Il faut dire que pour l’ensemble des parties, la procédure de comparution sur reconnaissance préalable de culpabilité représente un vrai gain de temps. “On négocie d’abord la peine avec le procureur. Une fois l’accord conclu, la convention est homologuée par un juge en séance publique à laquelle il n’y a généralement pas de public hormis les avocats”, détaille Alice Rousseau. Pour le prévenu, elle lui évite de subir un procès pénal ; un long chemin à l’issue incertaine. Pour la justice, elle permet d’évacuer rapidement les plus petites affaires. Et de ne renvoyer devant le tribunal que les dossiers jugés “importants” par le parquet. À savoir, ceux où les montants en jeu peuvent être particulièrement élevés ou qui impliquent des personnalités de premier plan.

Rendement financier

“Pour l’Etat, l’enjeu prioritaire est désormais celui du rendement financier dans la lutte contre la fraude”, rappelle Alexandre Maitrot de la Motte. C’est pourquoi l’administration concentre ses efforts sur les contribuables dits “à risques” ou “à forts enjeux”. La CRPC permet d’obtenir une solution transactionnelle : c’est l’assurance d’un retour financier. Pour les personnes morales (sociétés), il existe un mécanisme semblable à celui de la CRPC, la Convention judiciaires d’intérêt public (CJIP) qui permet de mettre fin aux poursuites pénales moyennant le paiement d’une amende d’intérêt public. La différence entre la CRPC et la CJIP étant que la seconde n’emporte pas déclaration de culpabilité de la personne morale (il n’y a pas de condamnation pénale portée au casier judiciaire). Une procédure qu’a par exemple utilisée Google à l’automne 2019. Pour mettre fin aux poursuites pénales pour fraude fiscale et à son contentieux avec l’administration fiscale, la firme américaine a accepté de signer une CJIP et une transaction fiscale d’un montant total d’un milliard d’euros (environ 500 millions d’euros par procédure). Ainsi, l’État a pu empocher rapidement une très grosse somme, et les avocats de Google ont pu circonscrire le risque de payer une amende encore plus conséquente devant un tribunal.

Par ailleurs, en l’échange d’une solution négociée, le prévenu est assuré de l’extinction de l’action publique. “Pour un dirigeant d’entreprise notamment, l’intérêt à trouver une réponse transactionnelle est grand. Cela permet de négocier une dispense de l’inscription de la condamnation au casier judiciaire, une interdiction d’exercer son activité, voire d’aller en prison”, rappelle Alexandre Maitrot de la Motte.
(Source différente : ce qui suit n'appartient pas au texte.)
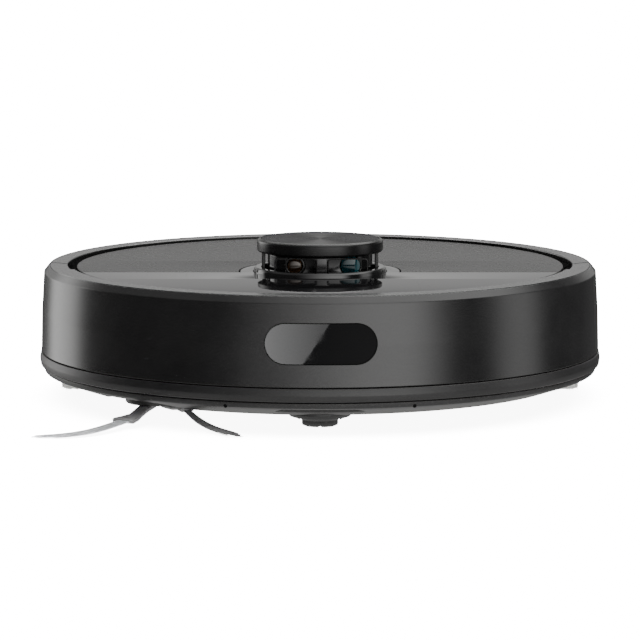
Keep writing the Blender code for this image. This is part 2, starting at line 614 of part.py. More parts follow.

A la condition que le juge homologateur valide la convention établie entre le prévenu et le parquet. “Il n’y a pas de recours possible contre un refus d’homologation, appuie Alice Rousseau. L’affaire est alors jugée en audience publique au tribunal correctionnel. » Ce qui interroge quant aux éléments livrés en amont au procureur… Mais l’article 495-14 du Code de procédure pénale précise que “(…) ni le ministère public ni les parties ne peuvent faire état devant (la, ndlr) juridiction des déclarations faites ou des documents remis au cours de la procédure.” Même si on comprend aisément, qu’il sera compliqué de plaider non coupable devant un tribunal, après avoir subi le refus d’une homologation par un juge.
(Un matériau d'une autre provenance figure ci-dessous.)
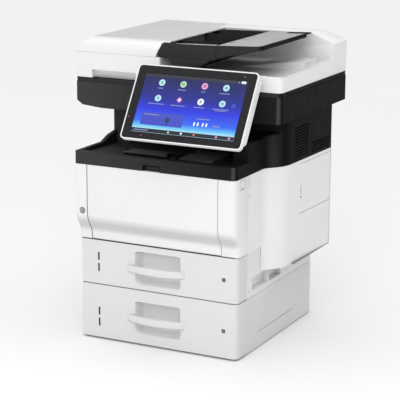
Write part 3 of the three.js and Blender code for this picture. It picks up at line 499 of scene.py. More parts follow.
def right_face(x):
    return Face(at(x, 0, 0), (0, 1, 0), (0, 0, 1))


def left_face(x):
    return Face(at(x, 0, 0), (0, -1, 0), (0, 0, 1))


def rear_face(y):
    return Face(at(0, y, 0), (-1, 0, 0), (0, 0, 1))


def top_face(z):
    return Face(at(0, 0, z), (1, 0, 0), (0, 1, 0))


def sloping_face(x, z, run, rise):
    """A face that climbs to the right by rise over run."""
    slope = math.atan2(rise, run)
    return Face(at(x, 0, z), (math.cos(slope), 0, math.sin(slope)), (0, 1, 0))


def side_box(x, y0, y1, z0, z1, radius):
    """The face on the side at x, and on it the box between those places along y and z."""
    if x > 0:
        return right_face(x), (y0, y1, z0, z1, radius)
    return left_face(x), (-y1, -y0, z0, z1, radius)


def new_piece(name, shape, look, node):
    """A bmesh as a piece of its own that rides with a CAD node's body."""
    mesh = bpy.data.meshes.new(name)
    shape.to_mesh(mesh)
    shape.free()
    mesh.materials.append(LOOKS[look])
    piece = bpy.data.objects.new(name, mesh)
    bpy.context.scene.collection.objects.link(piece)
    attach(piece, body_of(NODES[node])[0])
    return piece


def loft(name, loops, look, node, width=0.3, limit=SHARP, closed=False):
    """A solid through loops with the same number of points; the ends are capped."""
    shape = bmesh.new()
    rows = [[shape.verts.new(p) for p in loop] for loop in loops]
    pairs = list(zip(rows, rows[1:]))
    if closed:
        pairs.append((rows[-1], rows[0]))
    for a, b in pairs:
        for i in range(len(a)):
            j = (i + 1) % len(a)
            shape.faces.new((a[i], a[j], b[j], b[i]))
    if not closed:
        shape.faces.new(rows[0])
        shape.faces.new(rows[-1])
    bmesh.ops.recalc_face_normals(shape, faces=shape.faces)
    piece = new_piece(name, shape, look, node)
    if width:
        round_sharp(piece, width, limit)
    shade_smooth(piece, limit)
    return piece


def around(u, v, wide, tall, angles):
    """Points on an ellipse about (u, v), at those angles in degrees."""
    turns = [math.radians(angle) for angle in angles]
    return [(u + wide * math.cos(turn), v + tall * math.sin(turn)) for turn in turns]


def rounded(u0, u1, v0, v1, radius, steps=5):
    """Points of a box with round corners."""
    points = []
    corners = [(u1 - radius, v1 - radius, 0), (u0 + radius, v1 - radius, 90),
               (u0 + radius, v0 + radius, 180), (u1 - radius, v0 + radius, 270)]
    for u, v, start in corners:
        points += around(u, v, radius, radius, [start + 90 * i / steps for i in range(steps + 1)])
    return points


def plate(name, face, points, low, high, look, node, width=0.3):
    """A flat piece with that outline, from n = low to n = high."""
    return loft(name, [[face.at(u, v, n) for u, v in points] for n in (low, high)], look, node, width)


def pad(name, face, box, low, high, look, node, width=0.3):
    """A plate with round corners; box is (u0, u1, v0, v1, radius)."""
    return plate(name, face, rounded(*box), low, high, look, node, width)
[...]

Mieux vaut parfois refuser

C’est pourquoi, le rôle de l’avocat est essentiel en matière de CRPC. “Il faut savoir qu’accepter une CRPC ne vous permet plus ensuite de soulever d’éventuels vices de procédure, appuie Alice Rousseau.” Il est donc parfois plus judicieux de refuser la proposition du procureur et d’aller s’expliquer devant le juge. D’autant plus qu’en dépit des principes d’indépendance des juridictions et d’autonomie des procédures, la CRPC peut avoir des conséquences sur le contentieux administratif, souvent ouvert en parallèle de la procédure pénale. “Si on dépose une requête devant le tribunal administratif pour contester un redressement fiscal, et qu’entre-temps on conclut une CRPC, il sera forcément difficile de poursuivre la contestation du redressement devant le juge de l’impôt”, conclut Alice Rousseau. Malgré tout, face aux risques pénaux grandissant, le montant des amendes encourues et la peur d’être éclaboussé par un scandale, un nombre croissant de prévenus devraient choisir – s’ils en ont l’opportunité – de conclure une CRPC (ou une CJIP) dans les années à venir.

*En 2020, le montant des amendes négociées en CRPC par le PNF s’est étalé entre 10.000 euros et 885.800 euros. Ce qui souligne l’hétérogénéité des dossiers traités par ce parquet.